Krissy Vann | Host, All Things Fitness and Wellness

Peloton Interactive, Inc. has announced a significant refinancing plan. The company will offer $275 million in convertible notes due 2029 and secure new credit facilities, including a $1 billion five-year loan and a $100 million five-year revolving credit line.

Peloton will use the money raised, along with its own cash, to buy back about $800 million of its current zero-interest notes due in 2026, refinance existing loans, and cover related costs. The new loans and buybacks are not dependent on each other, except that the new loans require buying back at least $800 million of the existing notes.

These new notes will be unsecured and will pay interest twice a year. They can be converted into cash, Peloton stock, or a combination of both, depending on Peloton's choice. Details like the interest rate and conversion terms will be set when the notes are priced.

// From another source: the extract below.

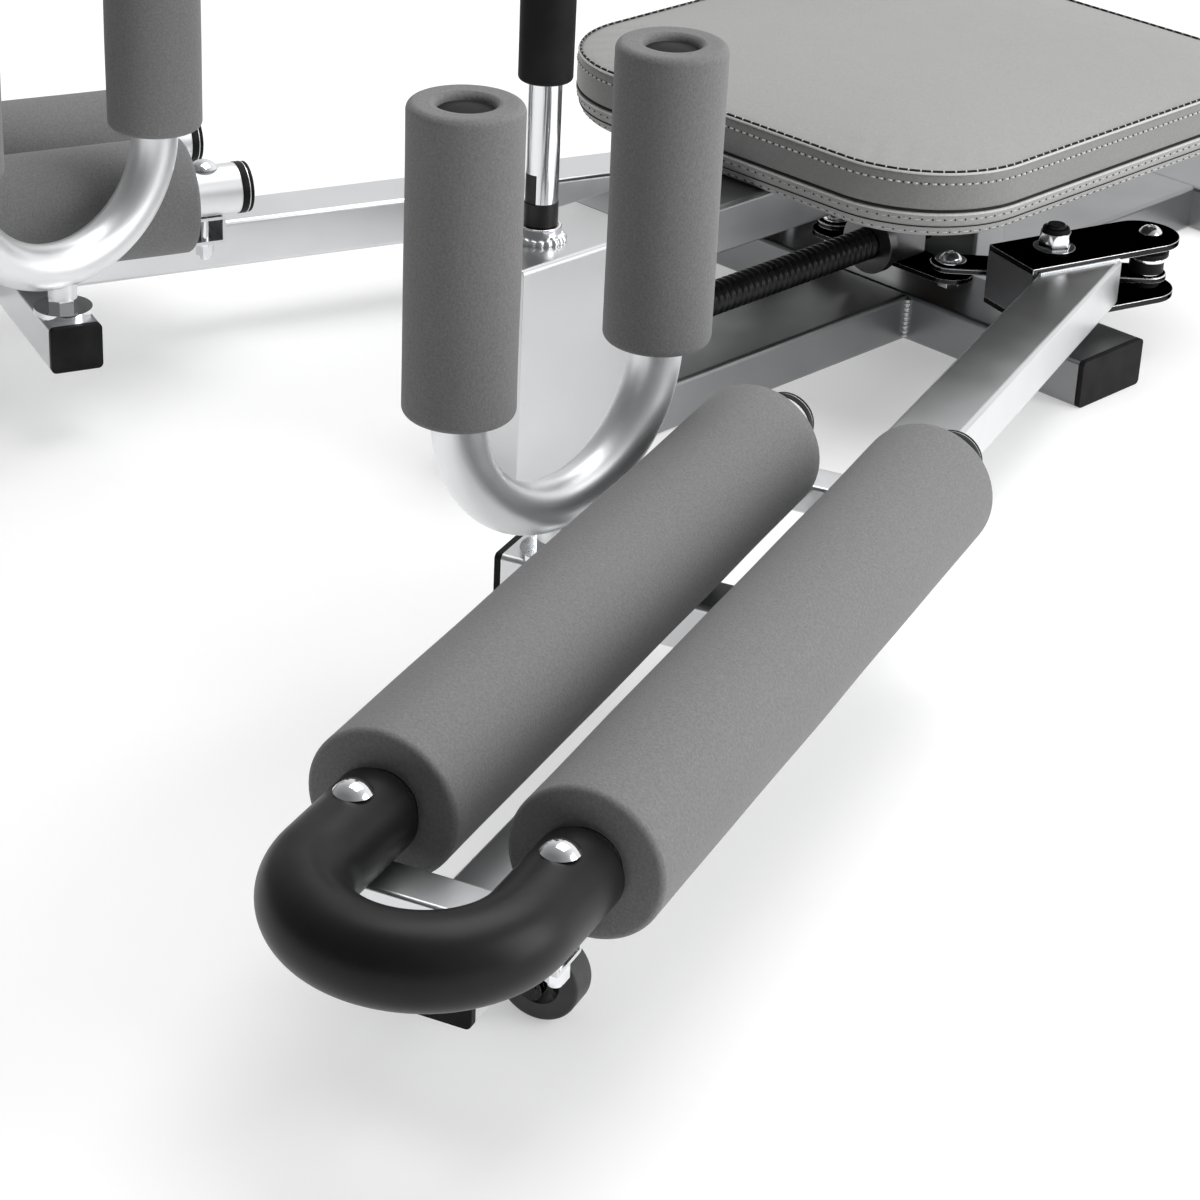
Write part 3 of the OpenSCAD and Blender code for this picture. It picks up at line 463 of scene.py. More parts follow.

The notes will only be sold to qualified institutional buyers under Rule 144A of the Securities Act of 1933. They are not registered under U.S. securities laws and cannot be sold in the U.S. unless an exemption applies.

Peloton emphasized, "This announcement is neither an offer to sell nor a solicitation of an offer to buy any of the notes or shares of Class A common stock potentially issuable upon conversion of the notes and shall not constitute an offer, solicitation, or sale in any jurisdiction in which such offer, solicitation, or sale is unlawful."